Es sind stets nur kleine Streifzüge, die Judith Schalansky den Lesern hier bietet, aber diese Streifzüge machen unglaubliche Lust auf mehr. Da ich das Buch nur ausgeliehen hatte, habe ich mir eine ganze Reihe von Inseln notiert, über die ich mich näher informieren möchte.
Nicht alle Inseln erscheinen gleich interessant, aber viele davon sind unglaublich inspirierend. Bei den wenigsten Inseln wird man sehnsüchtig wünschen, sie besuchen zu können, da viele der Geschichten tragisch, erschreckend oder grausam sind, und trotzdem verspürte ich beim Lesen ein leises Fernweh.
Leider sind die Anekdoten aber allesamt sehr kurz und so erscheint das Buch wie ein Appetitanreger: Es führt kaum zur Sättigung und macht Lust auf mehr.

 

Ganz besonders möchte ich auch die Gestaltung des Buches hervorheben. Schon, dass es sich tatsächlich um ein gebundenes Buch mit Fandenbindung handelt, ist erfreulich, aber auch sonst ist es wunderschön gestaltet. Jeder Insel ist eine Doppelseite gewidmet: Auf einer Seite findet sich eine Karte, auf der anderen Seite der Text mit einigen kleinen Informationen, etwa die Anzahl ihrer Bewohner und die Entfernung zu anderen Inseln bzw. dem Festland. Übersichtskarten, auf denen die Inseln eingezeichnet sind, runden das schöne Gesamtbild ab.
So etwas kommt also dabei heraus, wenn die Autorin auch eine Grafikerin und für die gesamte Gestaltung ihres Buches verantwortlich ist.

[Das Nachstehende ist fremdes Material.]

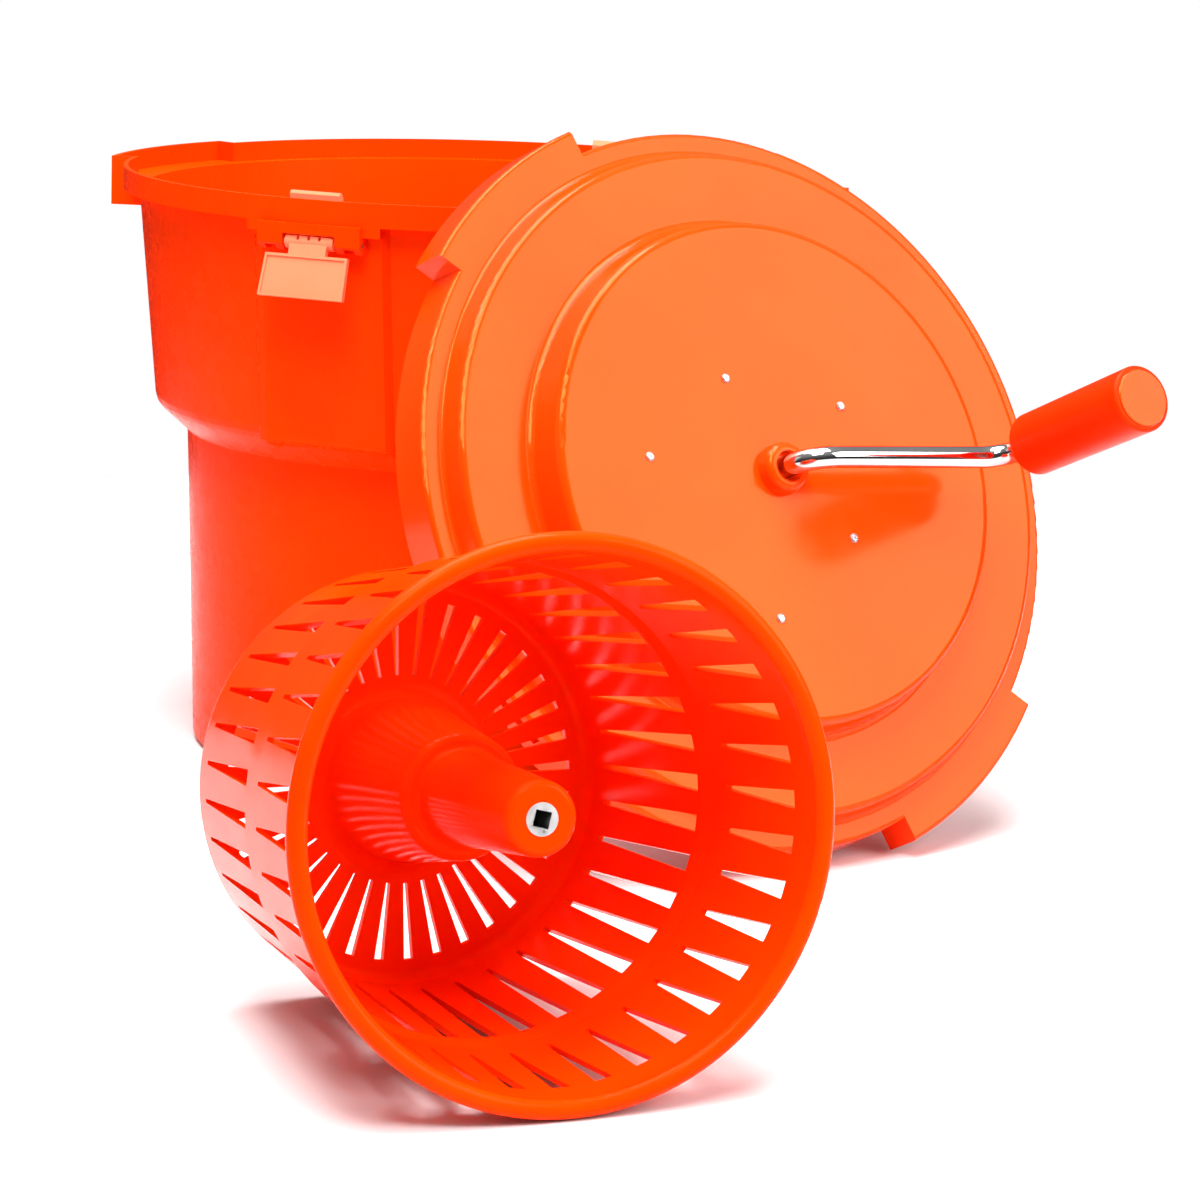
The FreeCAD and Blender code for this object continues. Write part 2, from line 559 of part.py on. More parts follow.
def fuse(name, pieces):
    whole = doc.addObject("Part::MultiFuse", name)
    whole.Shapes = pieces
    whole.Refine = True
    return whole


def cut(name, base, tool):
    result = doc.addObject("Part::Cut", name)
    result.Base = base
    result.Tool = tool
    return result


def rod(name, radius, low, high, across="0", up="0"):
    cylinder = doc.addObject("Part::Cylinder", name)
    cylinder.setExpression("Radius", cell(radius))
    cylinder.setExpression("Height", cell(f"{high} - ({low})"))
    for axis, formula in (("x", across), ("y", up), ("z", low)):
        cylinder.setExpression(f"Placement.Base.{axis}", cell(formula))
    return cylinder


def make_gearbox_housing():
    """Tray under the lid's plateau: floor, wall, screw bosses, layshaft boss and output sleeve."""
    plate_under = "plateau_rise - lid_gauge"
    outer = stadium("case_outer", "case_radius", "case_low", plate_under)
    inner = stadium("case_inner", "case_radius - case_wall", "case_low + case_floor", plate_under + " + 1")
    tray = cut("case_tray", outer, inner)
    adds = [tray, rod("case_sleeve", "sleeve_radius", "sleeve_low", "case_low + 1"),
            rod("case_layshaft_boss", "8", "case_low + 1", "4", "0", "-gear_distance")]
    holes = [rod("case_sleeve_bore", "sleeve_radius - 3", "sleeve_low - 1", "case_low + case_floor + 1"),
             rod("case_layshaft_bore", "layshaft_radius", "case_low + 1.5", "5", "0", "-gear_distance")]
    for number, (across, up) in enumerate(spots(SCREW_SPOTS)):
        adds.append(rod(f"screw_boss_{number}", "screw_boss_radius", "case_low + 1", plate_under,
                        across, up))
        holes.append(rod(f"screw_bore_{number}", "1.55", "16", "40", across, up))
    housing = cut("gearbox_housing", fuse("case_solid", adds), fuse("case_holes", holes))
    return finish(housing, "gearbox_housing", on_lid)


make_gearbox_housing()


def make_gearbox_screws():
    """Pan-head screws with a cross recess, through the lid's plateau."""
    body = new_body("lid_screw")
    shank = [("0", "18"), ("1.5", "18"), ("1.5", "plateau_rise"), ("2.8", "plateau_rise"),
             ("2.6", "plateau_rise + 0.8"), ("1.6", "plateau_rise + 1.2"), ("0", "plateau_rise + 1.2")]
    turn(body, "Revolution", "screw_turn", outline(body, "screw_profile", "XZ_Plane", [shank]))
    above = Placement(Vector(0, 0, size("plateau_rise") + 2), Rotation())
    wide, thin = "1.5", "0.32"
    cross = [(wide, thin), (thin, thin), (thin, wide),
             ("-" + thin, wide), ("-" + thin, thin), ("-" + wide, thin),
             ("-" + wide, "-" + thin), ("-" + thin, "-" + thin), ("-" + thin, "-" + wide),
             (thin, "-" + wide), (thin, "-" + thin), (wide, "-" + thin)]
    sketch = outline(body, "screw_cross_profile", "XY_Plane", [cross], above)
    extrude(body, "Pocket", "screw_cross", sketch, "1.9")
    places = []
    for number, (across, up) in enumerate(SCREW_SPOTS):
        quarter = Rotation(Vector(0, 0, 1), 25.0 * number)
        places.append(on_lid.multiply(Placement(Vector(across, up, 0), quarter)))
    return group("gearbox_screws", body, places)


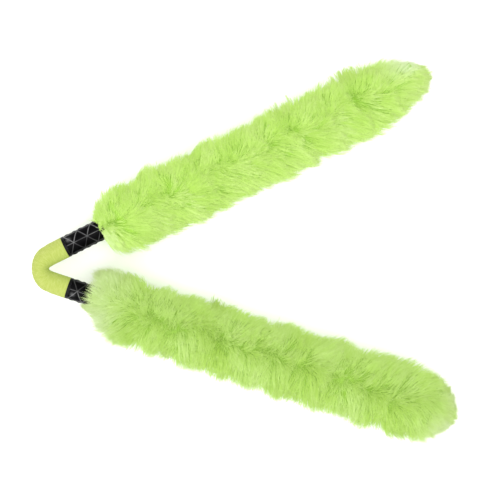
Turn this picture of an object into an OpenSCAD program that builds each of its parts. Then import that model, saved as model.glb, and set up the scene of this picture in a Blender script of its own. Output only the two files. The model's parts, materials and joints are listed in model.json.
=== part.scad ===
// Folding devil stick: two long-pile batons joined by a padded cord link.
// It lies flat on its pile. Z is up, X is the line halfway between the two batons, and the
// link is at the -X end. Baton a is on the +Y side and baton b on the -Y side.
// Millimetres. A baton is drawn along its own +X, from the link end of its grip at x = 0.

/* [Batons] */
// Length of a baton, from the link end of its grip to the tip of its pile
baton_len = 459; // [360:1:560]
// Angle between the two batons as they lie
open_angle = 44.8; // [43:0.2:60]
// Height of a baton's axis above the floor, with the pile under it pressed flat
lie_h = 36; // [32:0.5:40]

/* [Tube] */
// Outer diameter of the stiff tube inside a baton
tube_d = 19; // [17.5:0.5:22]
// Wall of the tube
tube_wall = 1.8; // [1:0.1:2]
// Distance from the end of the tube to the tip of the pile
tube_inset = 30; // [24:1:40]

/* [Grip] */
// Outer diameter of the ribbed grip
grip_d = 25; // [23.5:0.5:30]
// Length of the grip, part of it under the fur
grip_len = 62; // [50:1:80]
// Distance from rib crossing to rib crossing along the grip
rib_pitch = 16.8; // [14:0.1:21]
// Width of a rib
rib_w = 1.6; // [1:0.1:2]
// Depth of the pockets between the ribs at their middle
pocket_depth = 1.4; // [0.8:0.1:1.7]

/* [Fur] */
// Radius of the pile
pile_r = 41; // [34:0.5:42]
// Distance from the link end of the grip to the hem of the fur
hem_at = 45; // [36:1:52]
// Radius of the pile at the hem
hem_r = 29; // [22:0.5:31]
// Length over which the pile swells from the hem to its full radius
shoulder_len = 24; // [16:1:30]
// Length over which the pile tapers to its tip
taper_len = 80; // [60:1:100]
// Thickness of the cloth that the pile grows on
lining_t = 1.2; // [0.8:0.1:2]
// Width of the elastic band in the hem
band_w = 5; // [3:0.5:8]
// Thickness of the elastic band
band_t = 1.2; // [0.8:0.1:2]
// Thickness of the foam bumper over the end of the tube
bumper_t = 12; // [8:0.5:13]
// Length of the bumper's stem in the tube
stem_len = 20; // [12:1:30]

/* [Link] */
// Bend radius of the link's centreline
bend_r = 16.2; // [15:0.1:22]
// Straight length of link between the bend and a grip
leg_len = 21.4; // [18:0.1:30]
// Outer diameter of the link where it meets a grip
link_d = 24.4; // [22:0.1:27]
// Outer diameter of the link in the bend
neck_d = 21; // [18.5:0.1:22]
// Thickness of the knitted cover
cover_t = 0.9; // [0.6:0.1:1.2]
// Thickness of the cuff disc that closes each end of the padding
cuff_t = 1.5; // [1:0.1:3]

/* [Cord] */
// Diameter of the cord inside the link
cord_d = 9; // [7.5:0.1:9.6]
// Length of the stopper knot inside a baton
knot_len = 13; // [11:0.5:18]
// Thickness of the flange on the plug that carries the cord
flange_t = 3; // [2:0.5:5]
// Length of the plug inside the tube
plug_len = 14; // [10:1:20]
// Thickness of the washer that the knot bears on
washer_t = 1.5; // [1:0.1:3]

/* [Fits] */
// Radial clearance of the cord in its hole and of a cord joint in its seat
run_gap = 0.05; // [0.02:0.01:0.1]
// Gap between neighbouring bodies that don't touch
body_gap = 0.3; // [0.2:0.05:0.5]

/* [Hidden] */
$fn = 64;

black = [0.07, 0.07, 0.075];
lime = [0.75, 0.93, 0.45];
yellow_green = [0.82, 0.90, 0.43];

half_angle = open_angle / 2;
tube_r = tube_d / 2;
bore_r = tube_r - tube_wall;
grip_r = grip_d / 2;
cord_r = cord_d / 2;
tube_end = baton_len - tube_inset;
lining_r = grip_r + lining_t;
lining_end = tube_end + bumper_t + lining_t;
band_r = lining_r + band_t;

// The link bends through two quarter-steps on each side of its apex, hinge to hinge.
bend_half = 90 - half_angle;
hinge_step = bend_half / 2;
hinge_r = bend_r / cos(hinge_step / 2);
joint_len = 2 * bend_r * tan(hinge_step / 2);
hinge_back = leg_len + joint_len / 2;
leg_at = bend_r * [1 - cos(bend_half), sin(bend_half)];
grip_at = leg_at + leg_len * [cos(half_angle), sin(half_angle)];

// Walls of the link, as [radius at the neck, radius at the mouth]. The padding's bore clears
// the cord where the cord's straight joints leave the arc.
cover_wall = [neck_d / 2, link_d / 2];
padding_wall = cover_wall - [cover_t, cover_t];
pad_bore_r = cord_r + hinge_r - bend_r + body_gap;
pad_bore = [pad_bore_r, pad_bore_r];
cord_wall = [cord_r, cord_r];
leg_start = body_gap - leg_len;
padding_end = -body_gap - cuff_t;

// A leg's wall at a place along the baton, which is negative inside the link.
function leg_r(wall, place) = wall[0] + (wall[1] - wall[0]) * (place + leg_len) / leg_len;

// A cord joint's full diameter starts this far from its hinge, so that the link can fold.
shoulder_at = 0.58 * cord_r;

// Six rows of rib crossings go round the grip, each half a pitch along from the last.
rib_rows = 6;
row_angle = 360 / rib_rows;
row_gap = grip_r * row_angle * PI / 180;
pocket_floor = grip_r - pocket_depth;
pocket_count = floor(2 * (grip_len - rib_pitch / 2) / rib_pitch);

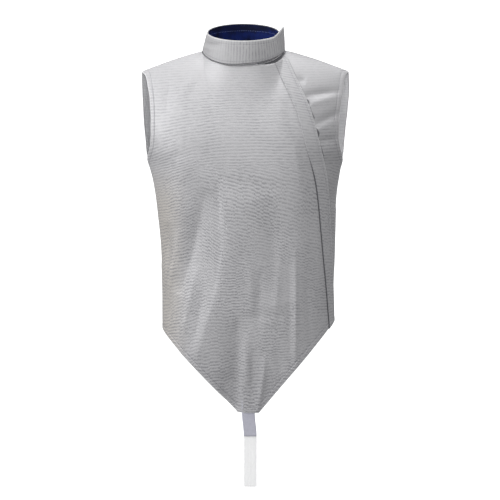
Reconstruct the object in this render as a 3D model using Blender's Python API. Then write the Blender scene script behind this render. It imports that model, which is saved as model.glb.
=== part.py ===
"""Fencing overvest of conductive silver cloth, in the hollow form that it has when worn.

Metres, +Z up, front towards -Y. The origin lies between the wearer's shoulders.
"""
import math
from bisect import bisect_right

import bmesh
import bpy
from mathutils import Vector

COLLECTION = "fencing_vest"

# Cloth and clearances
WALL = 0.002
BAND_WALL = 0.0012
COLLAR_WALL = 0.0016
LINING_WALL = 0.0012
STRAP_WALL = 0.0015
GAP = 0.0003
SEAM_EASE = 0.00016
SEAM_REACH = 0.002

# Heights from the shoulder level
TIP_OF_SHOULDER = -0.034
UNDERARM = -0.210
HEM_LEFT = -0.532
HEM_RIGHT = -0.515
HEM_BACK_RISE = 0.006
HEM_TIP = -0.6834
TIP_LEFT_X = -0.020
TIP_RIGHT_X = 0.022

# Section shape and the way it rounds over the shoulder
SQUARENESS = 2.4
SHOULDER_CURL = 1.75
SHOULDER_FALL = 0.175
SHOULDER_X = -0.004
SHOULDER_OUT = 0.200
SHOULDER_HALF_WIDTH = 0.214

# Neck seam: an ellipse in plan, low at the front
NECK_X = -0.009
NECK_HALF_WIDTH = 0.078
NECK_FRONT_DEPTH = 0.080
NECK_BACK_DEPTH = 0.072
NECK_FRONT_DROP = 0.0365
NECK_FRONT_FULLNESS = 0.78
NECK_BACK_DROP = 0.008
NECK_REACH = 0.110
NECK_LEAST_REACH = 0.1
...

Einfach nur grandios!
 
Der „Atlas der abgelegenen Inseln“ bietet mit seinen fünfzig skurrilen, schaurigen, witzigen und informativen Geschichten Stoff zum Träumen und ist zudem auch noch eine wahre Augenweide. Oft fand ich aber die Beschränkung auf eine Seite (mit noch dazu recht großer Schrift) doch zu knapp bemessen. Natürlich kann so eine Buch nicht jede Insel in aller Ausführlichkeit vorstellen, aber manchmal hätte es gern ein wenig ausführlicher sein können. Abgesehen davon aber eine absolute Leseempfehlung für alle, die auch gern vom Sofa aus ferne Orte erkunden.

 

4 thoughts on “Judith Schalansky – Atlas der abgelegenen Inseln

  1. Hm, das Buch hatte ich auch schon einmal in der Hand (allerdings eingeschweißt, daher konnte ich nicht hineinsehen). Das wollte ich eigentlich mal verschenken, aber dann habe ich eben auch gelesen, dass die Inhalte in dem Buch nur sehr kurz und bestenfalls – wie du sagst – appetitanregend sind, und das war mir dann doch irgendwie zu wenig. Aber letztlich klingt es doch ziemlich toll 🙂

    1. Die Kürze ist zugleich Vor- und Nachteil. Natürlich erhält man in dem Buch keine umfassenden Beschreibungen aller Inseln, aber dadurch ist es eben auch kurzweilig zu lesen und man kann sich dann über die Inseln, die man besonders interessant findet, einfach selbst weiter informieren.
      Ich kann mir aber schon vorstellen, dass viele es gern etwas umfassender hätten.

  2. Oh, das Buch hatte ich vor Jahren schon mal auf meiner Wunschliste stehen, dann aber außer irgendeinem Grund gelöscht. Dabei klingt es doch so reizvoll!